Reviewer: Max Rashbrooke

It’s the Goldberg Variations, Jim, but not as we know it. For this latest concert, members of the New Zealand Symphony Orchestra joined forces with Stephen de Pledge, on the fortepiano, to present a variation on the Variations, drawing on multiple different transcriptions of the Bach classic. Seated in a semi-circle and in semi-darkness, the players took turns stepping into the light, forming ensembles of varying shapes and sizes as they cycled through the piece.
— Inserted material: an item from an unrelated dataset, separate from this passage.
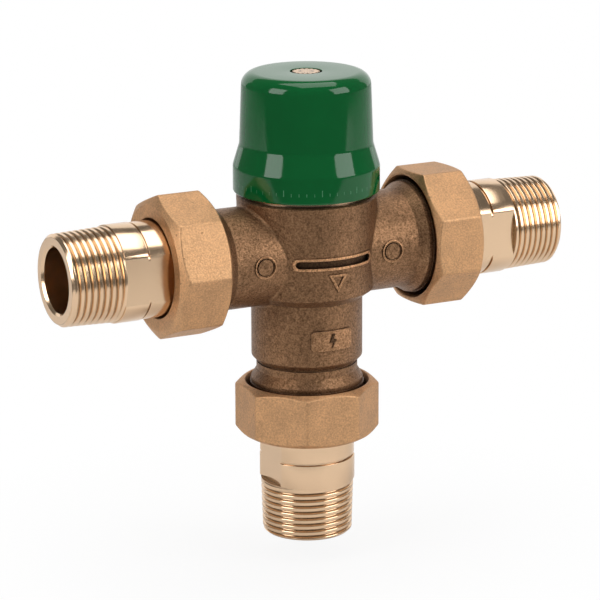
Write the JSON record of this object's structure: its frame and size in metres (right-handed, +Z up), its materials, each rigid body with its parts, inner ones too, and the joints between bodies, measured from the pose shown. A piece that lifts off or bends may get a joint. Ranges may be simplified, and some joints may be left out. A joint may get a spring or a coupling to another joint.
{
  "type": "thermostatic mixing valve",
  "caption": "Upright thermostatic water mixing valve with a green adjusting cap, a cast tee body and threaded tails held by octagonal union nuts.",
  "frame": {"origin": "centre of the outlet tailpiece's end face, the lowest plane of the part", "axes": "+Z up the stem towards the adjusting cap, +X towards the cold inlet, -X towards the hot inlet, -Y the front with the cast marks"},
  "size_m": [0.154, 0.0414, 0.134],
  "materials": {
    "cast_bronze": "sand-cast bronze, matte and fine-grained",
    "nut_brass": "hot-pressed brass, matte, fine shot-blasted grain",
    "turned_brass": "turned brass, bright, fine tool lines",
    "cap_plastic": "glossy green moulded plastic",
    "steel": "stainless spring steel, smooth",
    "strainer_steel": "stainless sheet, satin",
    "seal_rubber": "black EPDM, matte",
    "gasket_fibre": "pressed fibre sheet, matte",
    "white_polymer": "acetal, satin",
    "shuttle_polymer": "glass-filled polymer, satin",
    "copper": "drawn copper, satin"
  },
  "bodies": {
    "valve": {"valve_body": "cast_bronze", "bonnet": "turned_brass", "bonnet_o_ring": "seal_rubber", "spring_seat": "strainer_steel", "seat_retaining_ring": "steel", "return_spring": "steel", "hot_check_housing": "white_polymer", "hot_check_o_ring": "seal_rubber", "hot_check_spring": "steel", "cold_check_housing": "white_polymer", "cold_check_o_ring": "seal_rubber", "cold_check_spring": "steel"},
    "adjuster": {"cap": "cap_plastic", "spindle": "turned_brass", "spindle_o_ring": "seal_rubber", "spindle_clip": "steel"},
    "carrier": {"spring_carrier": "turned_brass", "plunger_stop_ring": "steel", "override_spring": "steel"},
    "pusher": {"plunger": "turned_brass", "element_rod": "steel"},
    "mixing_shuttle": {"shuttle": "shuttle_polymer", "shuttle_o_ring": "seal_rubber", "element_guide": "turned_brass", "element_cup": "copper"},
    "hot_poppet": {"hot_check_poppet": "shuttle_polymer"},
    "cold_poppet": {"cold_check_poppet": "shuttle_polymer"},
    "hot_tail": {"hot_tailpiece": "turned_brass", "hot_gasket": "gasket_fibre", "hot_strainer": "strainer_steel"},
    "cold_tail": {"cold_tailpiece": "turned_brass", "cold_gasket": "gasket_fibre", "cold_strainer": "strainer_steel"},
    "mixed_tail": {"mixed_tailpiece": "turned_brass", "mixed_gasket": "gasket_fibre"},
    "hot_nut": {"hot_union_nut": "nut_brass"},
    "cold_nut": {"cold_union_nut": "nut_brass"},
    "mixed_nut": {"mixed_union_nut": "nut_brass"}
  },
  "joints": [
    {"name": "cap_turn", "type": "hinge", "parent": "valve", "child": "adjuster", "pos_m": [0, 0, 0.083], "axis": [0, 0, 1], "range_deg": [-180, 180]},
    {"name": "carrier_travel", "type": "slide", "parent": "valve", "child": "carrier", "axis": [0, 0, 1], "range_m": [-0.00075, 0.00075]},
    {"name": "plunger_override", "type": "slide", "parent": "carrier", "child": "pusher", "axis": [0, 0, 1], "range_m": [0, 0.002], "stiffness_N_per_m": 5900, "springref_m": -0.005, "deforming": ["override_spring"]},
    {"name": "shuttle_travel", "type": "slide", "parent": "valve", "child": "mixing_shuttle", "axis": [0, 0, 1], "range_m": [-0.0016, 0], "stiffness_N_per_m": 2500, "springref_m": 0.006, "deforming": ["return_spring"]},
    {"name": "hot_check_open", "type": "slide", "parent": "valve", "child": "hot_poppet", "axis": [1, 0, 0], "range_m": [0, 0.0035], "stiffness_N_per_m": 320, "springref_m": -0.002, "deforming": ["hot_check_spring"]},
    {"name": "cold_check_open", "type": "slide", "parent": "valve", "child": "cold_poppet", "axis": [-1, 0, 0], "range_m": [0, 0.0035], "stiffness_N_per_m": 320, "springref_m": -0.002, "deforming": ["cold_check_spring"]},
    {"name": "hot_tail_out", "type": "slide", "parent": "valve", "child": "hot_tail", "axis": [-1, 0, 0], "range_m": [0, 0.00692]},
    {"name": "hot_nut_turn", "type": "hinge", "parent": "hot_tail", "child": "hot_nut", "pos_m": [-0.04, 0, 0.083], "axis": [-1, 0, 0], "range_deg": [0, 1080]},
    {"name": "cold_tail_out", "type": "slide", "parent": "valve", "child": "cold_tail", "axis": [1, 0, 0], "range_m": [0, 0.00692]},
    {"name": "cold_nut_turn", "type": "hinge", "parent": "cold_tail", "child": "cold_nut", "pos_m": [0.04, 0, 0.083], "axis": [1, 0, 0], "range_deg": [0, 1080]},
    {"name": "mixed_tail_out", "type": "slide", "parent": "valve", "child": "mixed_tail", "axis": [0, 0, -1], "range_m": [0, 0.00692]},
    {"name": "mixed_nut_turn", "type": "hinge", "parent": "mixed_tail", "child": "mixed_nut", "pos_m": [0, 0, 0.037], "axis": [0, 0, -1], "range_deg": [0, 1080]}
  ],
  "couplings": [
    {"joint": "cap_turn", "follows": "carrier_travel", "rad_per_m": 4188.8},
    {"joint": "hot_nut_turn", "follows": "hot_tail_out", "rad_per_m": 2721.2},
    {"joint": "cold_nut_turn", "follows": "cold_tail_out", "rad_per_m": 2721.2},
    {"joint": "mixed_nut_turn", "follows": "mixed_tail_out", "rad_per_m": 2721.2}
  ]
}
De Pledge, playing on a replica of an eighteenth century fortepiano, seemed hesitant initially, blurring or missing a few early notes. Nor was the sound of the fortepiano especially pleasant, its timbre buzzing away somewhere between a harpsichord and a modern piano. But as the performance warmed up, so too did de Pledge’s playing; I enjoyed the subtle textures, the clarity of the more chordal passages, and the gentle, almost bell-like tones in the upper register.

In dramatic terms, the arrangements were highly effective: with players entering and exiting, and the lighting adjusting accordingly, it had the air of a stage play as much as a classical concert. Musically, however, it was a mixed bag.

In the ever-changing cast of ensembles, featuring a mix of string, woodwind, harp and fortepiano, there were stand-out moments, especially the harp’s rendition of the Aria, a moment of quiet beauty that held us in hushed concentration. The most spirited of the woodwind passages were immensely enjoyable; in the slower movements the strings – with director Vesa-Matti Leppanen to the fore – played with great warmth and clarity.

At times, though, the timbres were muddy or just a bit middle-of-the-road. And more generally, I felt divided about the experiment of welding together so many different approaches to the Variations. So varied are the Variations, even in their natural, keyboard-only state, that the thread holding them together can seem tenuous at the best of times. When the shift was not just variation to variation but timbre to timbre, sometimes it felt as if the thread had snapped altogether, and continuity was lost.

That said, as with any good transcription, there was a genuine joy in hearing a new angle on a familiar set of melodies, a new world of sonic possibilities, a new light cast on a familiar landscape. This version of the Variations is unlikely to displace the standard rendition in my affections, but I’m very glad all the same to have heard it.